The then-mayor rose to national prominence in 2012 when he was selected to give the keynote address at the Democratic National Convention. He joined the Obama administration as the head of HUD two years later, giving him a national profile and feeding speculation that he might become the running mate of his party’s 2016 presidential nominee. (Hillary Clinton ultimately chose Sen. Tim Kaine of Virginia instead.)
Over the last two years, however, Castro’s star has waned, as he stayed out of electoral politics while former U.S. Rep. Beto O’Rourke ran an underdog campaign that brought Texas Democrats within striking distance of winning statewide office for the first time in two decades.
Instead, Castro played a quieter role behind the scenes, supporting dozens of young and progressive candidates around the country through his political action committee Opportunity First.
“He crisscrossed the country in support of candidates,” Latino Victory Fund Director Cristóbal Alex told HuffPost. “He was one of the most sought-after Latino surrogates in the country.”
Castro had already indicated his intentions to run, making a trip to Iowa in August ahead of the midterm elections, releasing a memoir in October and launching an exploratory committee in December, which gave him the legal ability to begin raising campaign money.
In a video announcing the exploratory committee last month, he highlighted the importance of good health care, education and a clean environment. He also stressed the value of hard work, which he said he and his twin brother, Rep. Joaquín Castro (D-Texas), learned from their immigrant grandmother and their single mother.
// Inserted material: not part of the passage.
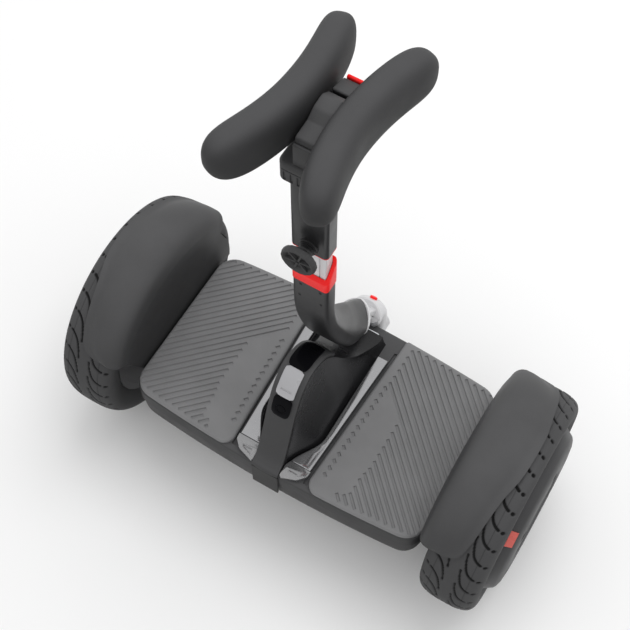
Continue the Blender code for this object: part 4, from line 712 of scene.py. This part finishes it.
def foot_mat(side_name, sign):
    """A rubber mat with slanting grooves round a bare patch and a column of dashes by the console."""
    front = DECK_FRONT - MAT_EDGE_INSET
    rear = DECK_REAR - MAT_EDGE_INSET
    outer = DECK_HALF_LENGTH - MAT_EDGE_INSET
    front_y = deck_edge(0.05, front)
    rear_y = -deck_edge(0.05, rear)
    stops = [0.075 + 0.0125 * k for k in range(7)]
    corners = [(mat_inner_edge(rear_y), rear_y, 0.014)]
    corners += [(x, -deck_edge(x, rear), 0) for x in stops]
    corners += [(outer, -deck_edge(outer, rear), DECK_CORNER), (outer, deck_edge(outer, front), DECK_CORNER)]
    corners += [(x, deck_edge(x, front), 0) for x in reversed(stops)]
    corners += [(mat_inner_edge(front_y), front_y, 0.004)]
    outline = [(sign * x, y) for x, y in filleted(corners)]
    base = DECK_TOP + GAP
    rings = [flat_ring(outline, base)]
    for k in range(6):
        turn = math.radians(90 * k / 5)
        inset = MAT_ROUNDING * (1 - math.cos(turn))
        rings.append(flat_ring(drawn_in(outline, inset), MAT_TOP - MAT_ROUNDING * (1 - math.sin(turn))))
    cuts = []
    xs = [0.060 + 0.0005 * i for i in range(250)]
    for k in range(-28, 22):
        total = 0.115 + GROOVE_START[side_name] + k * GROOVE_PITCH[side_name]
        kept = []
        for x in xs:
            y = total - x
            if x > GROOVE_OUTER_END or y > deck_edge(x, front) - GROOVE_EDGE_MARGIN:
                continue
            if y < GROOVE_EDGE_MARGIN - deck_edge(x, rear):
                continue
            limit = between(BARE_PATCH, y / MM) * MM if y < 0.040 else mat_inner_edge(y) + DASH_COLUMN
            if x >= limit:
                kept.append(x)
        if len(kept) > 3:
            cuts.append(groove_cutter(sign, (kept[0], total - kept[0]), (kept[-1], total - kept[-1])))
        x = (MAT_INNER_EDGE + DASH_COLUMN + MAT_SPLAY * total) / (1 + MAT_SPLAY)
        y = total - x
        if -0.088 < y < 0.038:
            reach = DASH_LENGTH / 2 / math.sqrt(2)
            cuts.append(groove_cutter(sign, (x - reach, y + reach), (x + reach, y - reach)))
    piece(side_name + "_grooved_mat", skin(rings), "base", "mat_rubber", [side_name + "_foot_mat"],
          cuts=[gathered(cuts)], sharp=35.0)


# Rear end of the strip's line as (x, y, corner radius) in mm, on one half: a separate lens with a slot
TAIL_CORNERS = ((20.2, -93.0, 0), (45.8, -93.0, 0.0), (45.4, -100.0, 5.0), (37.0, -108.5, 8.0),
                (19.0, -113.4, 1.5), (17.4, -112.0, 0.5), (17.6, -100.0, 0))
TAIL_SLOT_Y = -0.1030


def console_trim(side_name, sign):
    """The bright flat strip between the console's foot and the mat, and the lens that ends it behind."""
    stops = [TRIM_REAR + (TRIM_FRONT - TRIM_REAR) * k / 40 for k in range(41)]
    outer = [(mat_inner_edge(y) - CHANNEL, y) for y in stops]
    inner = [(console_half_width(y) + 0.0007, y) for y in reversed(stops)]
    outline = [(sign * x, y) for x, y in outer + inner]
    base = DECK_TOP + GAP
    rings = [flat_ring(outline, base), flat_ring(outline, TRIM_TOP)]
    piece(side_name + "_bright_trim", skin(rings), "base", "trim_grey", [side_name + "_console_trim"],
          bevel=0.0011)
    outline = [(sign * x, y) for x, y in filleted([(x * MM, y * MM, r * MM) for x, y, r in TAIL_CORNERS])]
    ring = []
    for x, y in outline:
        drop = 0.0030 * min(max((TAIL_SLOT_Y - y) / 0.010, 0.0), 1.0)
        ring.append((x, y, TRIM_TOP - drop))
    slot = box_shape((-0.005, -0.0006, -0.0010), (0.005, 0.0006, 0.0040))
    slot = moved(slot, Matrix.Translation((sign * 0.0290, TAIL_SLOT_Y, TRIM_TOP - 0.0010)))
    piece(side_name + "_tail_lens", skin([flat_ring(outline, base), ring]), "base", "tail_lens",
          [side_name + "_tail_light"], bevel=0.0009, cuts=[slot])


# ---------------------------------------------------------------- console

CONSOLE_HALF_WIDTH = 0.0385
CONSOLE_TAIL_HALF_WIDTH = 0.0180
CONSOLE_WALL = 0.0025
RIDGE_HALF_WIDTH = 0.0165
RIDGE_FRONT_HALF_WIDTH = 0.034
SPINE_THICKNESS = 0.003
SPINE_CROWN = 0.0014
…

“She taught my brother and me that if you want to make a change in your life, in your community, you don’t wait, you work,” Julián Castro said of his mother in the video. “So I’m taking a lesson from my mother — if we want to see a change in this country, we don’t wait. We work. We make our future happen.”
In the Democratic primary, Castro will likely face off against Massachusetts Sen. Elizabeth Warren, who recently announced that she had launched her own exploratory committee. The primary is expected to be packed with contenders, including several other senators and former Vice President Joe Biden.
U.S. Rep. Tulsi Gabbard (D-Hawaii), an Iraq War veteran who backed Bernie Sanders in the 2016 Democratic presidential primary, announced Friday that she too would run.